Si ripresenta allora la solita questione: se l'eterno ritorno è un ritorno dell'uguale in senso metafisico, e un trionfo senza riserve del necessario sul possibile, allora scomparirà totalmente l'Aut-aut kierkegaardiano dalla tremenda domanda del demone dell'aforisma 341 nella Gaia Scienza. Ma se, come peraltro è evidente dal testo nietzschiano, l'eterno ritorno si cinge nell'attimo e ha senso solo come potenziamento della decisione stessa, allora davvero non si capisce come Heidegger possa aver travisato tanto Nietzsche. La decisione (anticipatrice) che chiama qui presenta proprio la natura dell'Ereignis, direi in una duplice e parallela maniera.
Da una parte (dalla parte dell'Essere) ritroviamo tanto l'appropriazione quanto l'espropriazione, tanto l'estrema possibilità autentica (eigene) di portare una scelta al massimo grado quanto la destinazione essenziale che frustra ogni scelta determinata, l'equilibrio monistico quindi (come monistico è l'Ereignis) dell'amor fati fra attivo/passivo, possibile/necessario, essere/divenire, pensiero/natura, soggetto/oggetto, differenza/ripetizione e via dicendo.
Dall'altra (dalla parte del Tempo) possiamo rileggere lo stesso monismo ontologico nel concetto di tempo Aiòn, tempo dell'eterno ritorno in cui si danno solo "Eventi", cioè possibilità pure e necessarie, così come Deleuze lo plasma a partire dagli Stoici.

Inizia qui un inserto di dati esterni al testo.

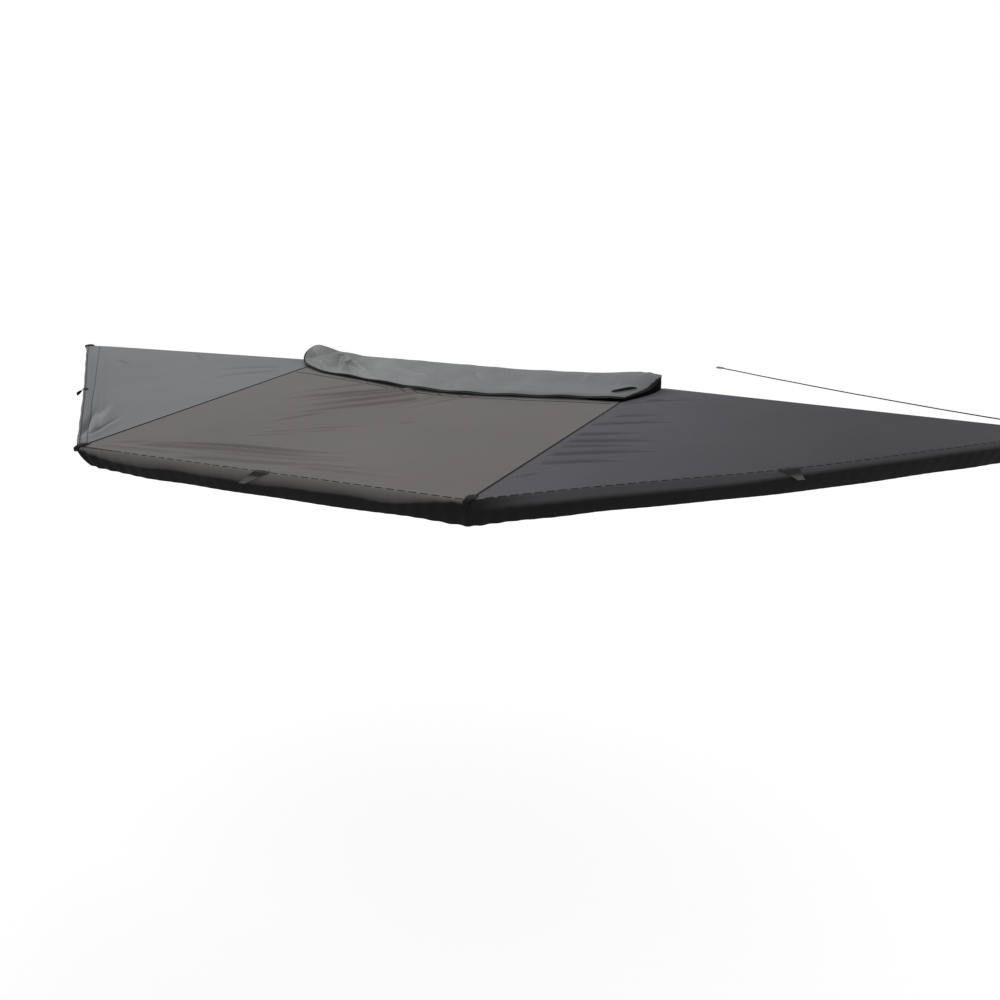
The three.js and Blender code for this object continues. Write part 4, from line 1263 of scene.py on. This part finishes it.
def flap_edge(end, share):
    edge = FLAP_EDGES[end.name]

    def place(past, reach):
        return np.array((end.side * (RAIL_LENGTH / 2 + past), -reach))

    root = place(edge["root_past"], RAIL_DEPTH / 2)
    bend = place(edge["bend_past"], edge["bend_reach"])
    tip = place(edge["tip_past"], edge["tip_reach"])
    return bezier(root, bend, tip, share)


FLAP_FOLDS = (
    (-1.15, -0.06, -0.78, -0.38, 0.0080, 0.045, 0.3, 0.3),
    (-0.93, -0.05, -0.52, -0.37, 0.0130, 0.032, 0.4, 0.3),
    (-0.90, -0.08, -0.77, -0.34, -0.0130, 0.030, 0.1, 0.3),
    (-0.80, -0.18, -0.54, -0.45, -0.0160, 0.028, 0.1, 0.3),
    (-0.83, -0.16, -0.69, -0.42, 0.0100, 0.028, 0.2, 0.3),
    (-0.69, -0.30, -0.39, -0.50, 0.0070, 0.024, 0.2, 0.4),
    (-1.03, -0.22, -0.82, -0.40, 0.0070, 0.026, 0.2, 0.3),
    (-0.50, -0.18, -0.10, -0.35, 0.0070, 0.036, 0.3, 0.3),
    (-0.55, -0.29, -0.05, -0.50, 0.0040, 0.036, 0.3, 0.3),
    (-0.12, -0.31, 0.17, -0.42, 0.0060, 0.034, 0.3, 0.3),
    (0.04, -0.54, 0.00, -0.40, 0.0050, 0.020, 0.3, 0.3),
    (0.00, -0.40, 0.17, -0.52, 0.0050, 0.020, 0.3, 0.3),
    (0.02, -0.14, 0.14, -0.29, -0.0060, 0.020, 0.3, 0.3),
    (0.40, -0.12, 0.78, -0.40, 0.0040, 0.030, 0.4, 0.4),
    (0.70, -0.26, 0.73, -0.03, 0.0060, 0.022, 0.3, 0.3),
    (0.67, -0.10, 0.79, -0.20, 0.0050, 0.020, 0.3, 0.3),
    (0.84, -0.25, 0.98, -0.01, -0.0070, 0.020, 0.2, 0.3),
    (0.87, -0.20, 0.99, 0.00, 0.0070, 0.018, 0.2, 0.3),
    (0.99, -0.13, 1.03, 0.00, 0.0060, 0.016, 0.2, 0.3),
)


# The line in plan beyond which the flap's rear end is dark, as if turned over to its black facing
FLAP_FACING_LINE = ((1.082, -0.085), (0.985, -0.42))


# How far the canopy has sagged under a place near the flap's free edge
def sag_under(x, y):
    across = np.clip((x + 0.94) / 1.88, 0, 1)
    reach = np.clip(0.1 + 0.49 * (-y - 0.19), 0, 1)
    return CENTRE_SAG * sag_shape(across) * np.sin(math.pi * reach)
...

Richiudo il tutto: la citata "economia generale" che oltrepassa il soggetto, la metafisica, lo scopo, il warum, la verità, la scienza, il metodo, la tecnica... passa attraverso il superamento del meccanismo dialettico e dei dualismi trascendentali vari, fra cui eminentemente il soggetto-oggetto (che come tali non possono uscire da una logica di economia ristretta), verso un rapporto monistico immanente tremendamente indefinibile fra due "opposti", quale è l'Ereignis in Tempo ed Essere. Penso che una buona comprensione di questo equilibrio sottile sia la nozione di "problema", che vale tanto in Heidegger (la famosa Seynsfrage è forse l'essenza dell'Ereignis, di ciò che si dà da pensare, das zu Denkende) quanto soprattutto in Deleuze, dove problema è infatti sinonimo di evento poichè sono il luogo dove si forma il Senso. In particolare un "problema" è qualcosa che ammette varie possibili soluzioni mantendole unite in una domanda che fa da criterio per rendere plausibili le risposte (per questo dicevo in un post prima che c'è un campo trascendentale del problema, che pure è immanente in quanto la possibilità non è ratio essendi o ratio conoscendi ma solo una forma di legame con la necessità problematica che la fa scaturire e conferisce il senso), ecco mi pare che nella rappresentazione di un celebre problema della matematica, quello delle coniche, si abbia un'espressione di tutto il concetto. Sostanzialmente l'idea è che una certa necessità si declina in possibilità senza che nessuno dei due "modi" prevalga: c'è la necessità della possibilità, dell'aperto, del vivente, del domandare (forse non per caso il cono è anche il simbolo del "punto di vista" leibniziano, della monade, ma su questo il discorso si allargherebbe e non penso sia questa la sede). E' insomma un trionfo della "Differenza" (non opposizionale, non dialettica, non trascentale), di una ontologia della differenza o di una differenza ontologica, in quanto "l'essere si predica solo della differenza" (in entrambi i sensi di questa frase, cioè che solo ciò che differisce può darsi come essente, e d'altra parte che l'essere si pensa solo in via differenziale, attraverso un nascondimento - aletheia e Lichtung).